#### Instruction
Write out the entries below once more, exactly.
━━ Material for the task
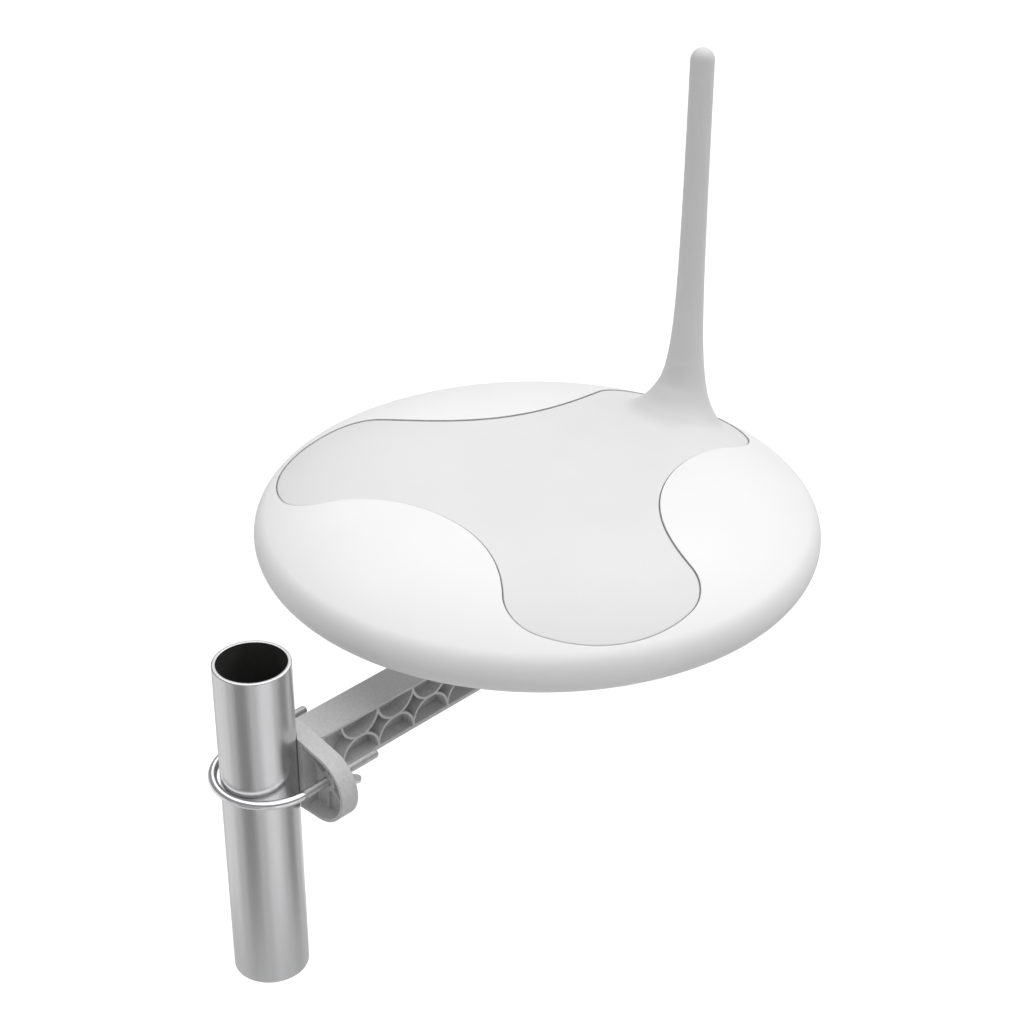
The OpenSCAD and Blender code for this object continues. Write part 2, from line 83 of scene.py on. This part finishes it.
LOBE_R, END_R, CORNER_R, BITE_D, BITE_R = 185.2, 85.0, 33.0, 207.0, 120.4
END_AT = np.array([LOBE_R - END_R, 0.0])
BITE_AT = BITE_D * np.array([math.cos(math.pi / 3), math.sin(math.pi / 3)])
END_TO_BITE = BITE_AT - END_AT
CORNER_TURN = math.atan2(END_TO_BITE[1], END_TO_BITE[0]) - math.acos(
    ((END_R - CORNER_R) ** 2 + END_TO_BITE @ END_TO_BITE - (BITE_R + CORNER_R) ** 2)
    / (2 * (END_R - CORNER_R) * math.sqrt(END_TO_BITE @ END_TO_BITE))
)
CORNER_AT = END_AT + (END_R - CORNER_R) * np.array([math.cos(CORNER_TURN), math.sin(CORNER_TURN)])
ARC_STEPS = (60, 44, 70)  # points along half a lobe's end, its corner and half a bite
GROOVE = 0.8  # gap between the panel and the shell beside it
SUNK = 0.7  # how far the panel lies below the shell beside it

WHIP_SIDES = 96
FLARE_K, FLARE_Z, WHIP_CORE = 33500.0, 8.4, 8.0
FLARE_OFF = 0.5  # how much further the flare spreads towards the disc's middle than away from it
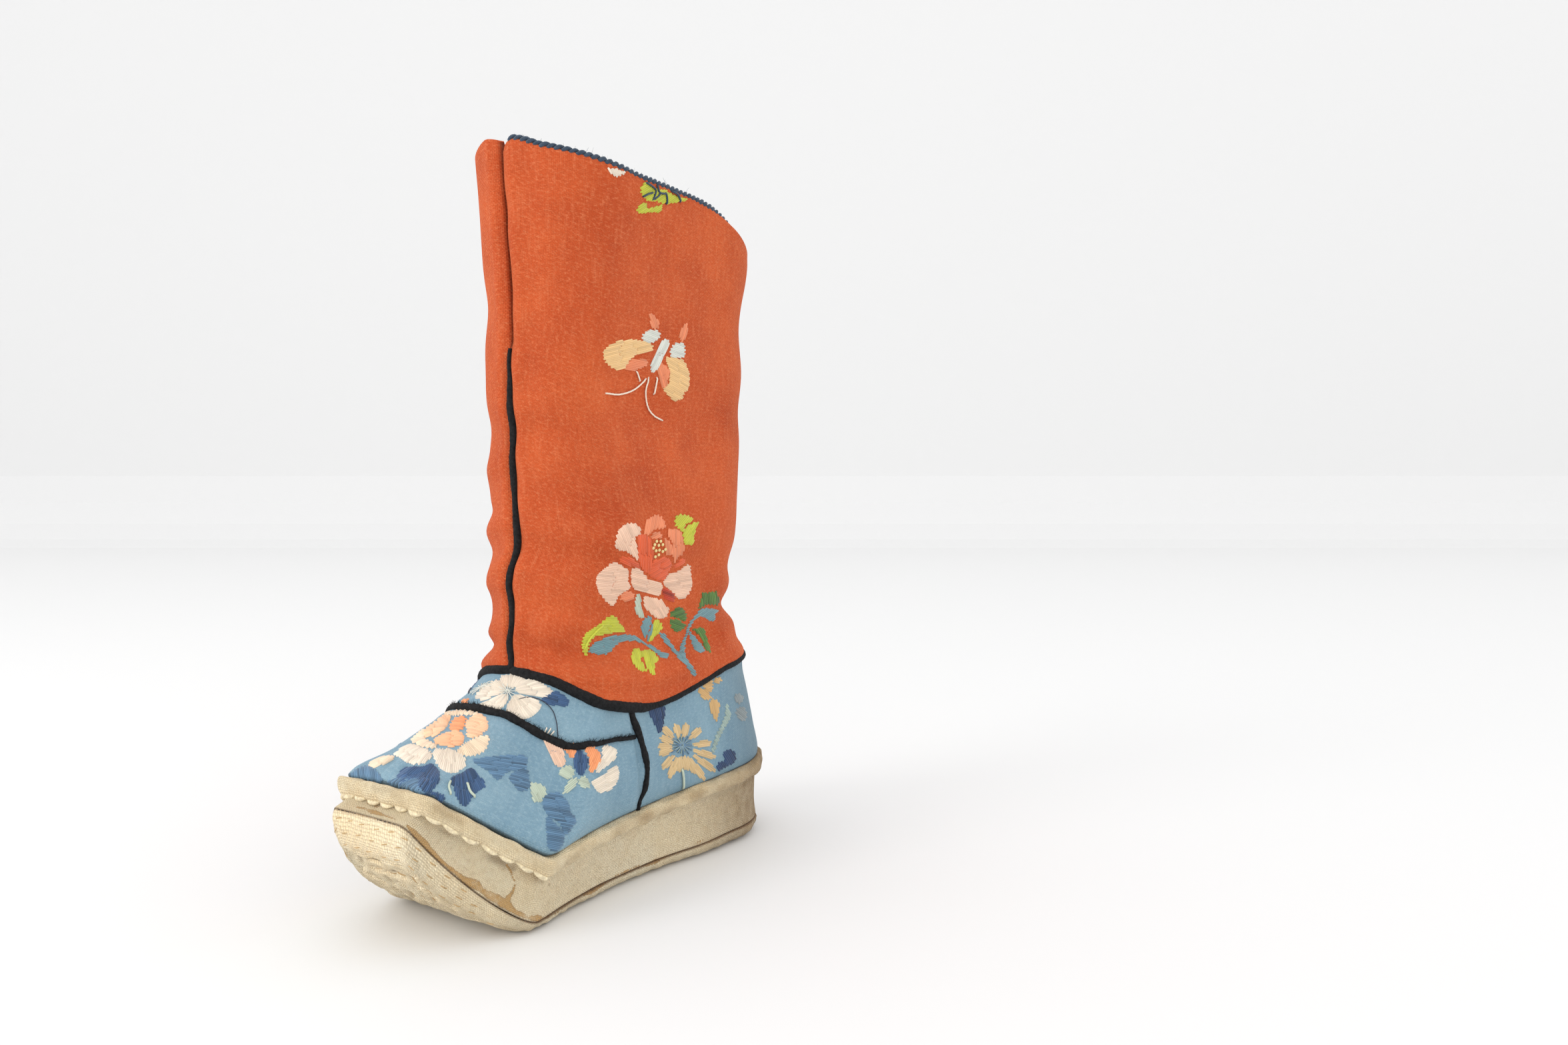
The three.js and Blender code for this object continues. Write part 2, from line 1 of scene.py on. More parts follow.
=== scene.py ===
# Child's boot: silk shaft and foot upper with piped seams, on a thick quilted canvas sole.
# Lengths are millimetres until a mesh is made. The toe points to -Y, the wearer's left is +X.
import math

import bpy
import numpy as np
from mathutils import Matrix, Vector
from mathutils.bvhtree import BVHTree


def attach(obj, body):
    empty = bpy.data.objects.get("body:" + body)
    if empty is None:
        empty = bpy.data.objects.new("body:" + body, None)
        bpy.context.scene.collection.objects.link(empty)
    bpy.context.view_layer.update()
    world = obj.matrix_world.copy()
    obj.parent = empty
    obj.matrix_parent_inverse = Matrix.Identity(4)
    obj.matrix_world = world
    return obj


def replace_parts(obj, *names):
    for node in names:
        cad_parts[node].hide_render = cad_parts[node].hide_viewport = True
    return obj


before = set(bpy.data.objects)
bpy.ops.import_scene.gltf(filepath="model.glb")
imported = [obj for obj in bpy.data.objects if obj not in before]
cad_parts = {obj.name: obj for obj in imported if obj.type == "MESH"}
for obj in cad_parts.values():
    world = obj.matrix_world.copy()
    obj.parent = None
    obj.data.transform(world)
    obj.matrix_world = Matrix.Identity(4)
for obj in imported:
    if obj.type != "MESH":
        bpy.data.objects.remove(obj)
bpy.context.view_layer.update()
mm = 0.001
rng = np.random.default_rng(7)


# Helpers for numbers

def smooth(edgeLow, edgeHigh, value):  # cubic step from 0 to 1
    t = np.clip((value - edgeLow) / (edgeHigh - edgeLow), 0, 1)
    return t * t * (3 - 2 * t)


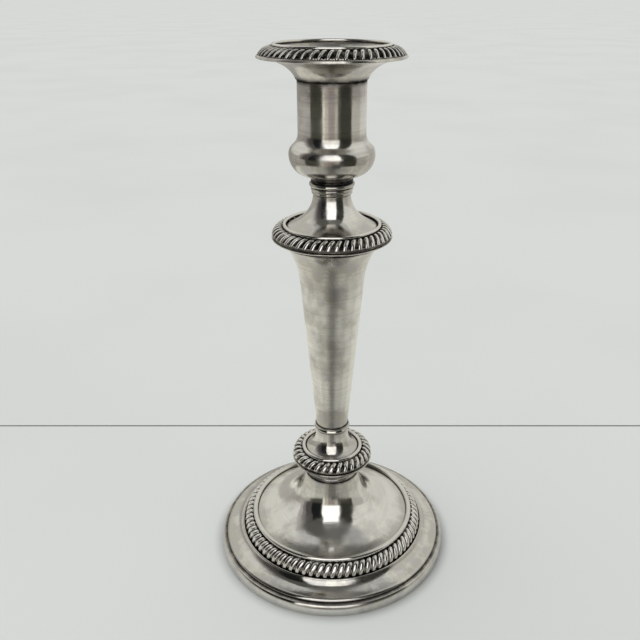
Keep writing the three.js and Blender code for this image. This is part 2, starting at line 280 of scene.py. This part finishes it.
━━━━
#### Finished exercise
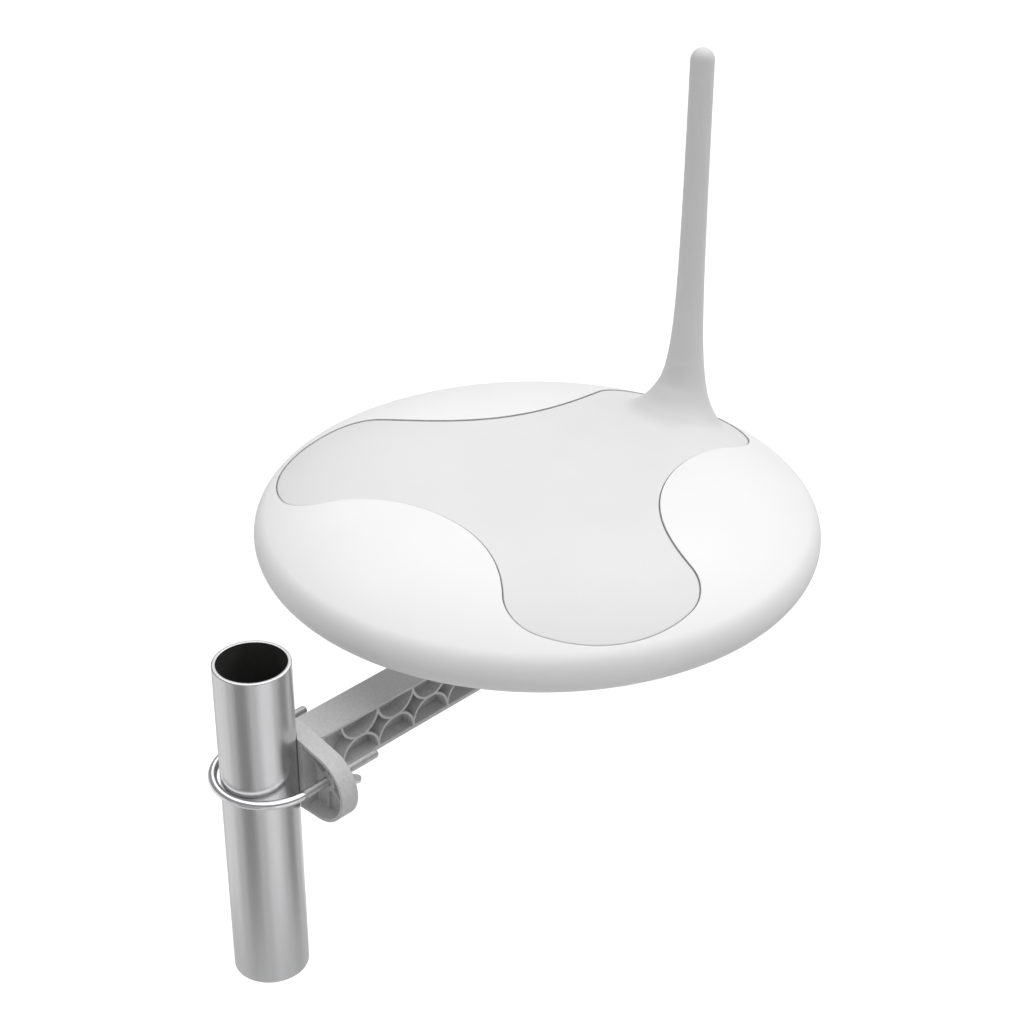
The OpenSCAD and Blender code for this object continues. Write part 2, from line 83 of scene.py on. This part finishes it.
LOBE_R, END_R, CORNER_R, BITE_D, BITE_R = 185.2, 85.0, 33.0, 207.0, 120.4
END_AT = np.array([LOBE_R - END_R, 0.0])
BITE_AT = BITE_D * np.array([math.cos(math.pi / 3), math.sin(math.pi / 3)])
END_TO_BITE = BITE_AT - END_AT
CORNER_TURN = math.atan2(END_TO_BITE[1], END_TO_BITE[0]) - math.acos(
    ((END_R - CORNER_R) ** 2 + END_TO_BITE @ END_TO_BITE - (BITE_R + CORNER_R) ** 2)
    / (2 * (END_R - CORNER_R) * math.sqrt(END_TO_BITE @ END_TO_BITE))
)
CORNER_AT = END_AT + (END_R - CORNER_R) * np.array([math.cos(CORNER_TURN), math.sin(CORNER_TURN)])
ARC_STEPS = (60, 44, 70)  # points along half a lobe's end, its corner and half a bite
GROOVE = 0.8  # gap between the panel and the shell beside it
SUNK = 0.7  # how far the panel lies below the shell beside it

WHIP_SIDES = 96
FLARE_K, FLARE_Z, WHIP_CORE = 33500.0, 8.4, 8.0
FLARE_OFF = 0.5  # how much further the flare spreads towards the disc's middle than away from it
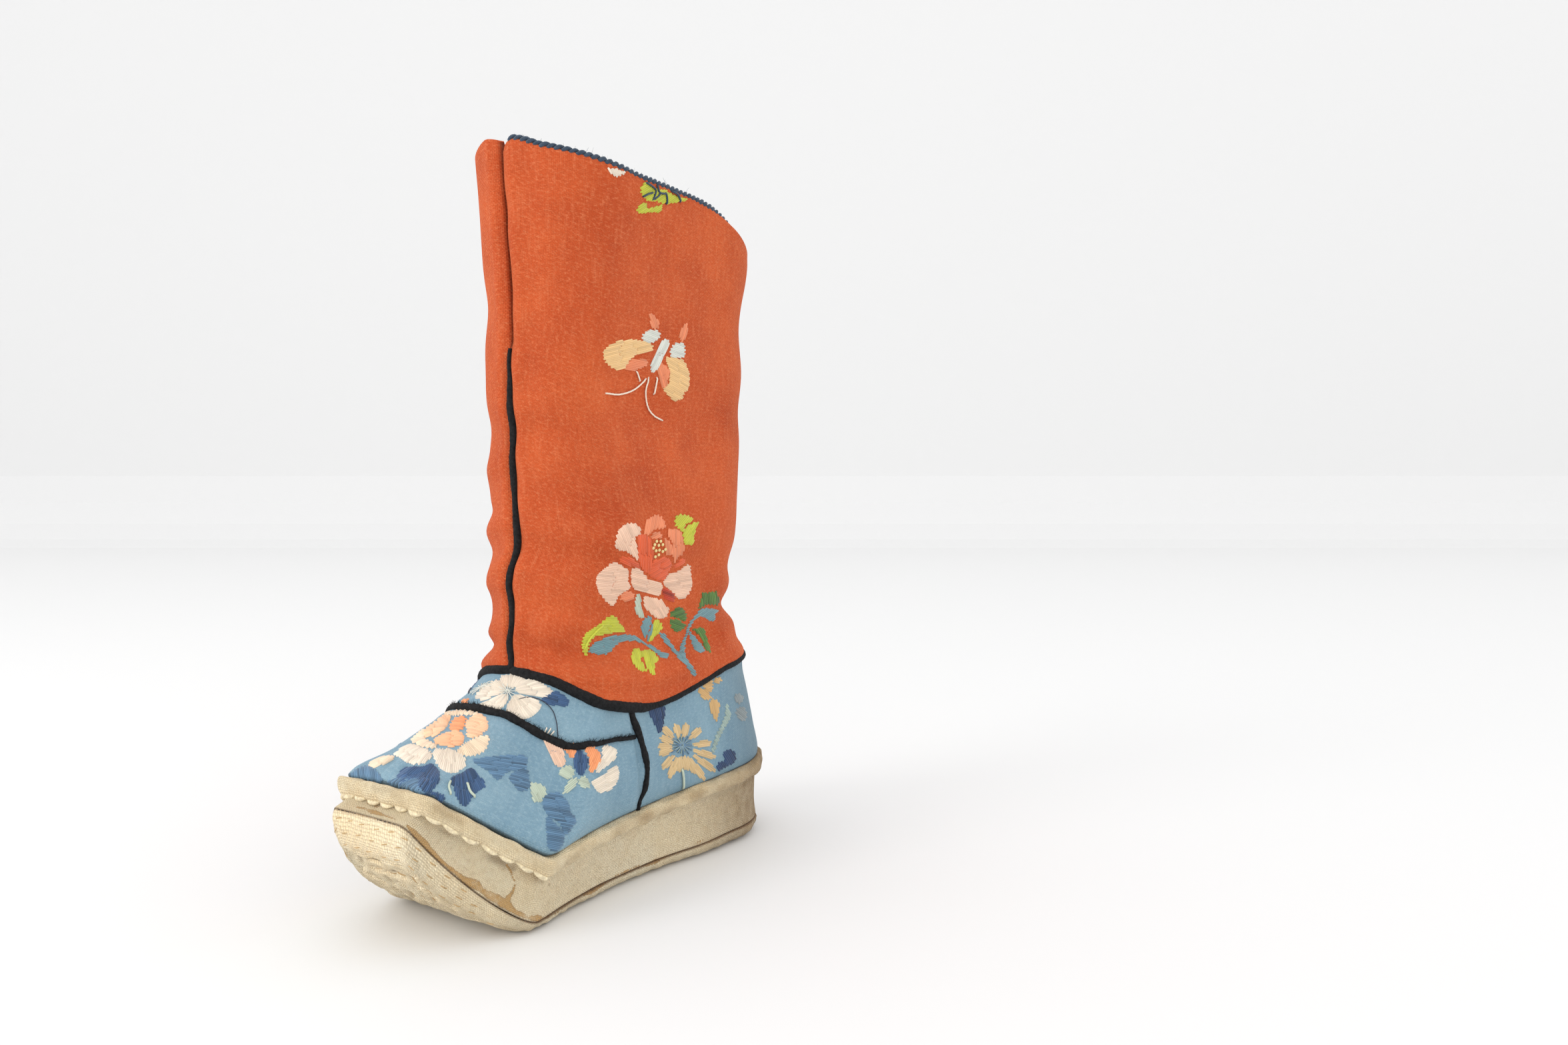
The three.js and Blender code for this object continues. Write part 2, from line 1 of scene.py on. More parts follow.
=== scene.py ===
# Child's boot: silk shaft and foot upper with piped seams, on a thick quilted canvas sole.
# Lengths are millimetres until a mesh is made. The toe points to -Y, the wearer's left is +X.
import math

import bpy
import numpy as np
from mathutils import Matrix, Vector
from mathutils.bvhtree import BVHTree


def attach(obj, body):
    empty = bpy.data.objects.get("body:" + body)
    if empty is None:
        empty = bpy.data.objects.new("body:" + body, None)
        bpy.context.scene.collection.objects.link(empty)
    bpy.context.view_layer.update()
    world = obj.matrix_world.copy()
    obj.parent = empty
    obj.matrix_parent_inverse = Matrix.Identity(4)
    obj.matrix_world = world
    return obj


def replace_parts(obj, *names):
    for node in names:
        cad_parts[node].hide_render = cad_parts[node].hide_viewport = True
    return obj


before = set(bpy.data.objects)
bpy.ops.import_scene.gltf(filepath="model.glb")
imported = [obj for obj in bpy.data.objects if obj not in before]
cad_parts = {obj.name: obj for obj in imported if obj.type == "MESH"}
for obj in cad_parts.values():
    world = obj.matrix_world.copy()
    obj.parent = None
    obj.data.transform(world)
    obj.matrix_world = Matrix.Identity(4)
for obj in imported:
    if obj.type != "MESH":
        bpy.data.objects.remove(obj)
bpy.context.view_layer.update()
mm = 0.001
rng = np.random.default_rng(7)


# Helpers for numbers

def smooth(edgeLow, edgeHigh, value):  # cubic step from 0 to 1
    t = np.clip((value - edgeLow) / (edgeHigh - edgeLow), 0, 1)
    return t * t * (3 - 2 * t)


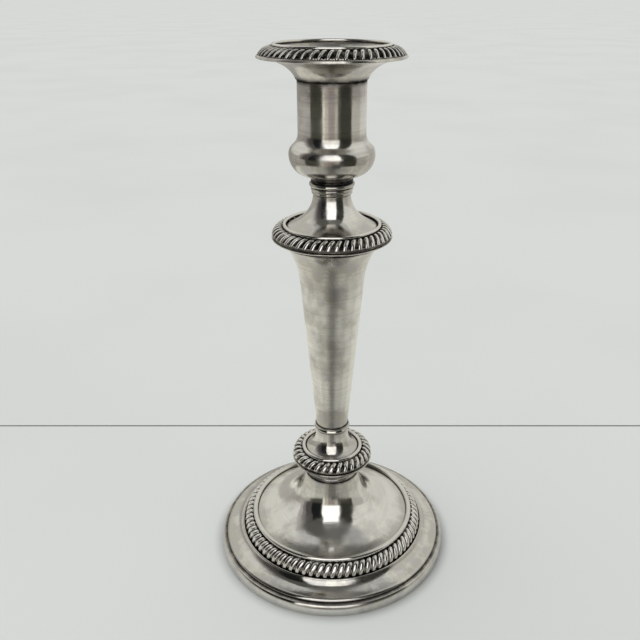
Keep writing the three.js and Blender code for this image. This is part 2, starting at line 280 of scene.py. This part finishes it.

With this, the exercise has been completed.